Cómo no iba a salir del pase como salí, si las actuaciones en Disobedience son exquisitas y los diálogos son naturales y comedidos. La clave para empalizar es creértelo y yo me lo creí. Rachel Weisz se apaga como una vela agotada con cada conflicto. Ronit (Rachel Weisz) se desgasta, se intenta rebelar y se hunde. No hace falta que Sebastián de más detalles de su pasado. Ronit huyó y, al volver, el problema seguía ahí, acechándola. Quise zarandearla más de una vez, pero ahí estaba McAdams para arrebatarle al menos un momento de miseria. La comunidad judío-ortodoxa, arenas movedizas para ella. En cambio Rachel McAdams, Esti, se desliza por la pantalla sin ruido, se mimetiza con el contexto en una diagonal, sí, ascendente, pero tenue y sigilosa. Son el tormento y el conformismo. La cobardía y la lucha.
La química es incuestionable. Ronit y Esti son conscientes de su atracción como lo son del mundo que les rodea. Mientras Ronit evade su realidad viviendo a un océano de distancia, Esti ha sabido amansar a la bestia de sus pasiones. Amansarla, que no matarla, hasta que ve a Ronit de nuevo. Lelio deja caer un espeso y oscuro manto de alquitrán sobre la historia. La religión establece los límites del campo de juego en las protagonistas que se mueven, hasta que llegan a la habitación de hotel.
Quizás sea el momento más esperado por todas, ese en el que dar rienda suelta al cúmulo de encuentros, coartados hasta el momento, explota.
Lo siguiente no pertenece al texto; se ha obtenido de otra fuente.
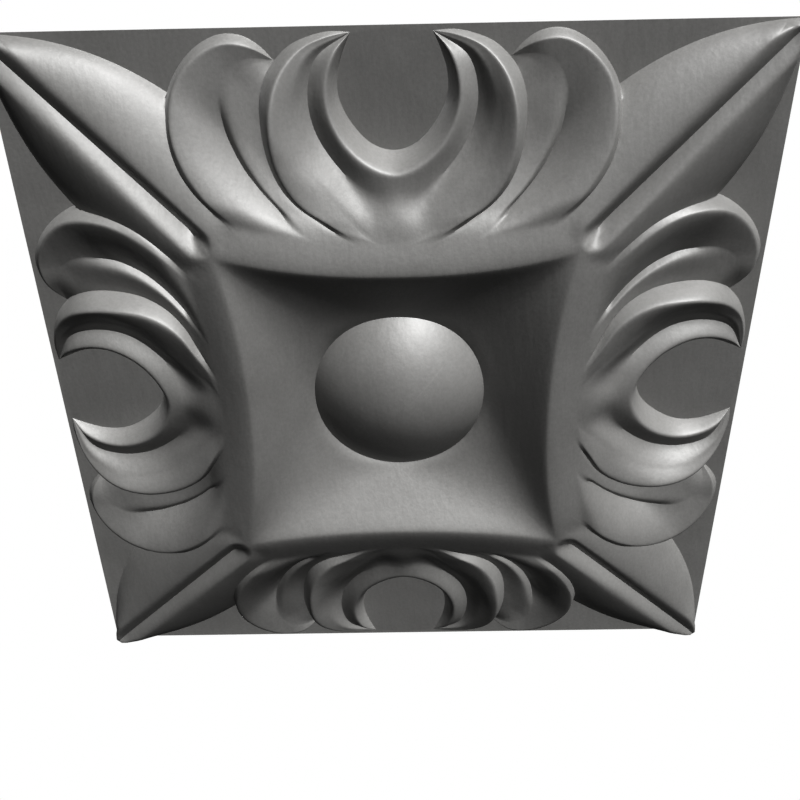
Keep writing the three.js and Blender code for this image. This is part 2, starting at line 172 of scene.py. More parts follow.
def hollow(t):
    return t ** GROOVE_HOLLOW


WALL = round_over(1.2)
FLANK = round_over(1.5)


class CarvedLine:
    """A smooth line through the given points, sampled by its share of length and kept above the ground."""

    STEPS = 40

    def __init__(self, points, start=0.0):
        points = np.array(points, float)
        ends = [2 * points[0] - points[1], *points, 2 * points[-1] - points[-2]]
        steps = np.arange(1, self.STEPS + 1)[:, None] / self.STEPS
        drawn = [points[:1]]
        for before, first, last, after in zip(ends, ends[1:], ends[2:], ends[3:]):
            pairs = ((before, first), (first, last), (last, after))
            gap_before, gap, gap_after = (np.linalg.norm(b - a) ** 0.5 for a, b in pairs)
            leave = ((first - before) / gap_before - (last - before) / (gap_before + gap)) * gap
            leave = leave + last - first
            arrive = ((after - last) / gap_after - (after - first) / (gap + gap_after)) * gap
            arrive = arrive + last - first
            square = 3 * (last - first) - 2 * leave - arrive
            cube = 2 * (first - last) + leave + arrive
            drawn.append(first + leave * steps + square * steps ** 2 + cube * steps ** 3)
        self.drawn = np.concatenate(drawn)
        lengths = np.linalg.norm(np.diff(self.drawn, axis=0), axis=1)
        self.travel = np.concatenate([[0], np.cumsum(lengths)])
        self.start = start

    def share_at_knot(self, knot):
        return self.travel[knot * self.STEPS] / self.travel[-1]

    def at(self, shares):
        reached = (self.start + np.asarray(shares) * (1 - self.start)) * self.travel[-1]
        points = np.stack([np.interp(reached, self.travel, axis) for axis in self.drawn.T], axis=-1)
        points[:, 2] = np.maximum(points[:, 2], 0)
        return points


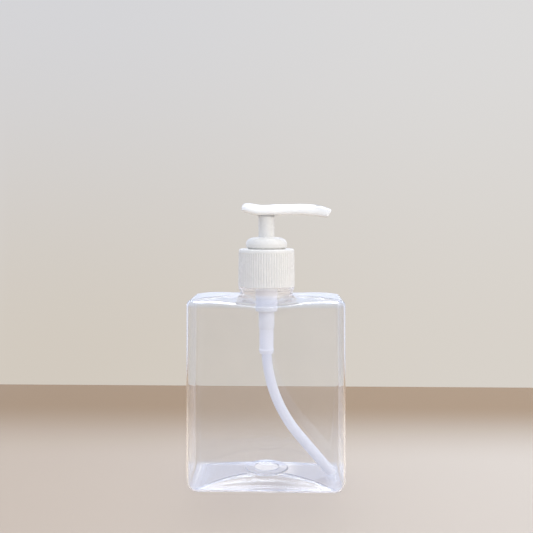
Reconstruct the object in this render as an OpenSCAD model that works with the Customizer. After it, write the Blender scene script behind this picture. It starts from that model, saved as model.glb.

Sebastián Lelio no se ha reservado nada, pero lo ha hecho de una manera verosímil y coherente. El encuentro entre Ronit y Esti es visceral, algo que no podría haber sido si Weisz y MacAdams no hubiesen alcanzado a tocar el deseo de sus personajes con tanta verdad. Ansiedad, ganas y piel semidesnuda. Intensidad absoluta, jadeos y éxtasis. El esperado traspaso de saliva que no fue tan explícito como me hubiese gustado y, finalmente, orgasmos. 
No hay un final feliz porque acostumbramos a pensar que los finales felices acaban en boda, en hijos y en una casa en la playa. Os recuerdo de nuevo la coherencia del director para determinar que tiene el final más feliz que puede tener una historia donde las guerras se batallan tanto fuera como dentro de cada una. Tardé en entenderlo, por eso cuando salí del cine no pude dejar de arrastrar conmigo una sensación de decepción enorme. Hoy puedo decir que Sebastián Lelio ha narrado con soberana templanza el despertar de dos personas que se temían a ellas mismas y dejaron de hacerlo. ¿Hay final más feliz?

Lo mejor

Como en la música, los silencios son primordiales. Sebastián Lelio carece de Horror Vacui y aprecia los silencios y el tempo de la historia. Nos embauca en una espiral reflexiva donde escuchar la respiración del personaje y el crujir del suelo te acerca a sus pieles. Puro teatro en cine.

Lo peor

Hay un cambio de ritmo considerable entre el primer tercio de la película y el segundo. Innecesariamente lenta en la primera parte y con abuso de elipsis en las restantes.